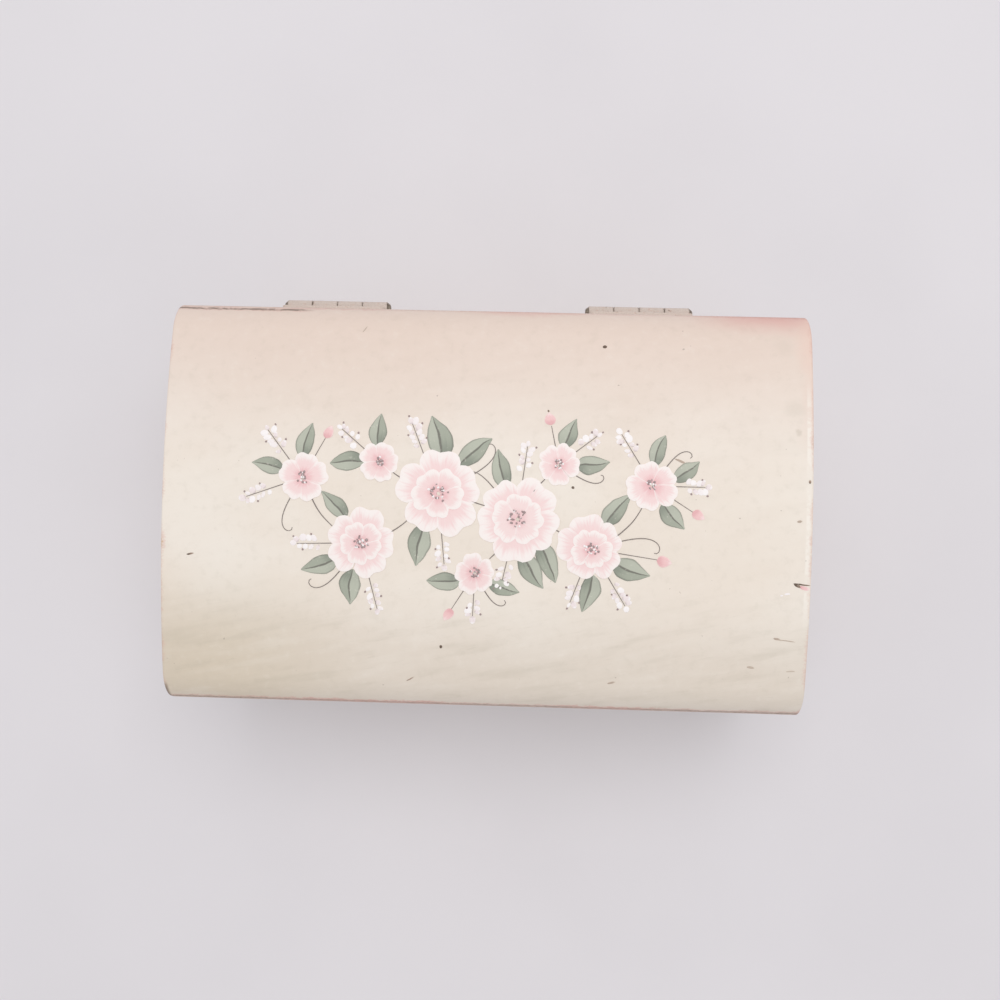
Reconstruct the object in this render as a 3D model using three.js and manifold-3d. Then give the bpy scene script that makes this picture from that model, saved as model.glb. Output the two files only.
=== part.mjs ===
// Painted wooden trinket box with a cushion-domed lid on two small butt hinges.
// Millimetres, +Z up, front of the box towards -Y, origin at the middle of the underside.
// The box is a glued-up case that was sawn open: the lid keeps the upper strip of every wall.

import * as THREE from 'three';
import { mergeVertices } from 'three/addons/utils/BufferGeometryUtils.js';
import Module from 'manifold-3d';

const wasm = await Module();
wasm.setup();

// Case
const boxWidth = 152.4;
const boxDepth = 96.6;
const baseHeight = 54.6;
const wallThickness = 6.4;
const bottomThickness = 3.2;
const bottomTongue = 2.2;
const rabbetDepth = 3.2;
const glueLine = 0.05;
const rimGap = 0.3;

// Lid
const lidRailHeight = 7.0;
const capEdgeHeight = 0.8;
const shoulderRadius = 9.5;
const crownRise = 4.0;
const smallestFillet = 1.0;

// Sanded corners and edges
const cornerRadius = 0.5;
const wornCornerRadius = 1.5;
const easedEdge = 0.4;

// Hinges
const hingePitch = 76.2;
const hingeShift = -1.4;
const leafLength = 25.4;
const leafReach = 7.5;
const leafThickness = 0.8;
const leafCornerRadius = 1.2;
const knucklesPerHinge = 4;
const knuckleGap = 0.2;
const barrelRadius = 1.65;
const barrelStandOff = 0.1;
const notchClearance = 0.25;
const pinRadius = 0.8;
const pinClearance = 0.08;
const pinHeadRadius = 1.45;
const pinHeadLength = 0.8;
const pinHeadTipShare = 0.62;

// Hinge screws
const screwPitch = 14.0;
const screwReach = 4.7;
const screwLength = 5.2;
const screwTipLength = 1.4;
const screwShankRadius = 0.9;
const screwHeadRadius = 1.7;
const screwHeadRim = 0.15;
const screwHeadLength = 0.8;
const screwSlotWidth = 0.5;
const screwSlotDepth = 0.3;
const screwClearance = 0.1;

// Making
const overrun = 3.0;
const archSegments = 8;
const cornerSegments = 3;
const easedSegments = 2;
const roundSides = 24;

// Sizes that follow
const halfWidth = boxWidth / 2;
const halfDepth = boxDepth / 2;
const lapLip = wallThickness - rabbetDepth;
const lidBottom = baseHeight + rimGap;
const capBottom = lidBottom + lidRailHeight;
const archSpring = capBottom + capEdgeHeight;
const domeRise = shoulderRadius + crownRise;
const boxHeight = archSpring + domeRise;
const innerFillet = Math.max(shoulderRadius - wallThickness, smallestFillet);
const leafSeat = glueLine;
const axisToWood = barrelRadius + barrelStandOff;
const axisY = halfDepth + axisToWood;
const axisZ = baseHeight + rimGap / 2;
const boreRadius = pinRadius + pinClearance;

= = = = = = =

◆ **Problem requirements**: Using the data above, restate word for word the lines from its opening line through the line that contains "const rimGap = 0.3;", and no more.

◆ **Output below**:
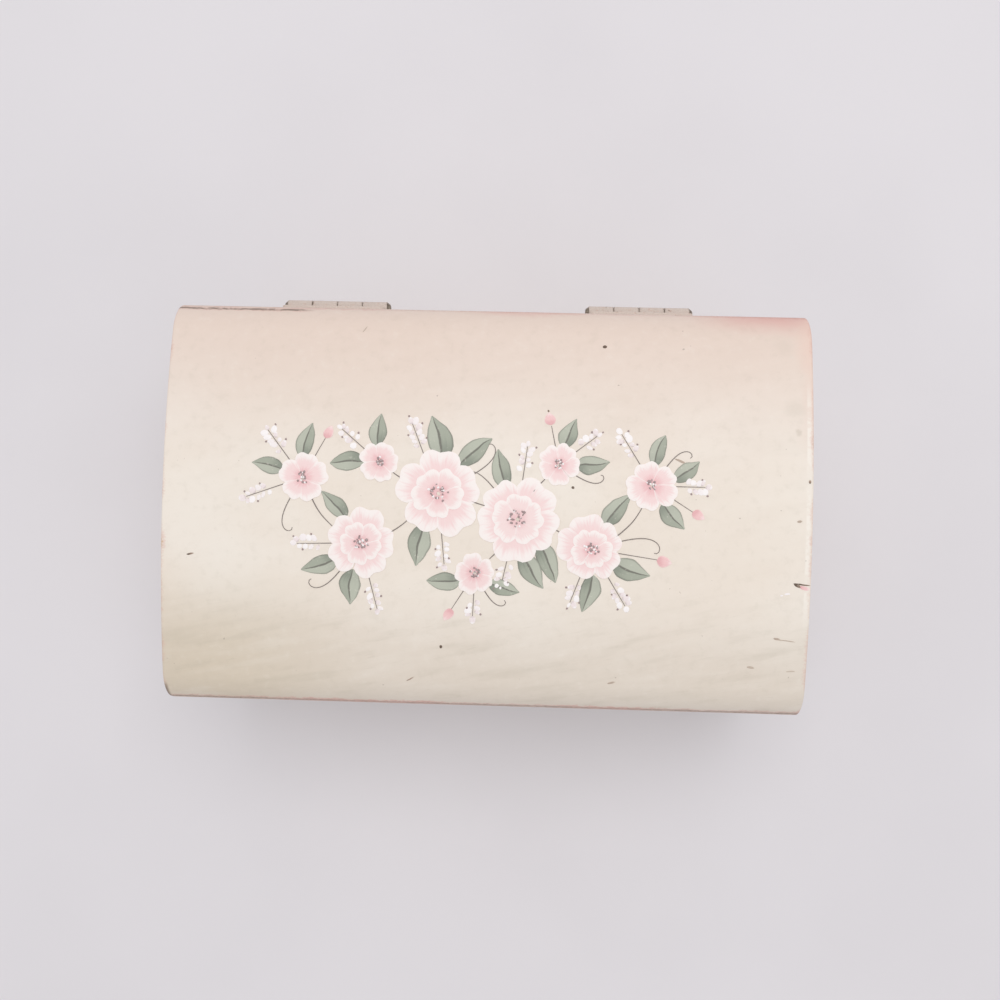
Reconstruct the object in this render as a 3D model using three.js and manifold-3d. Then give the bpy scene script that makes this picture from that model, saved as model.glb. Output the two files only.
=== part.mjs ===
// Painted wooden trinket box with a cushion-domed lid on two small butt hinges.
// Millimetres, +Z up, front of the box towards -Y, origin at the middle of the underside.
// The box is a glued-up case that was sawn open: the lid keeps the upper strip of every wall.

import * as THREE from 'three';
import { mergeVertices } from 'three/addons/utils/BufferGeometryUtils.js';
import Module from 'manifold-3d';

const wasm = await Module();
wasm.setup();

// Case
const boxWidth = 152.4;
const boxDepth = 96.6;
const baseHeight = 54.6;
const wallThickness = 6.4;
const bottomThickness = 3.2;
const bottomTongue = 2.2;
const rabbetDepth = 3.2;
const glueLine = 0.05;
const rimGap = 0.3;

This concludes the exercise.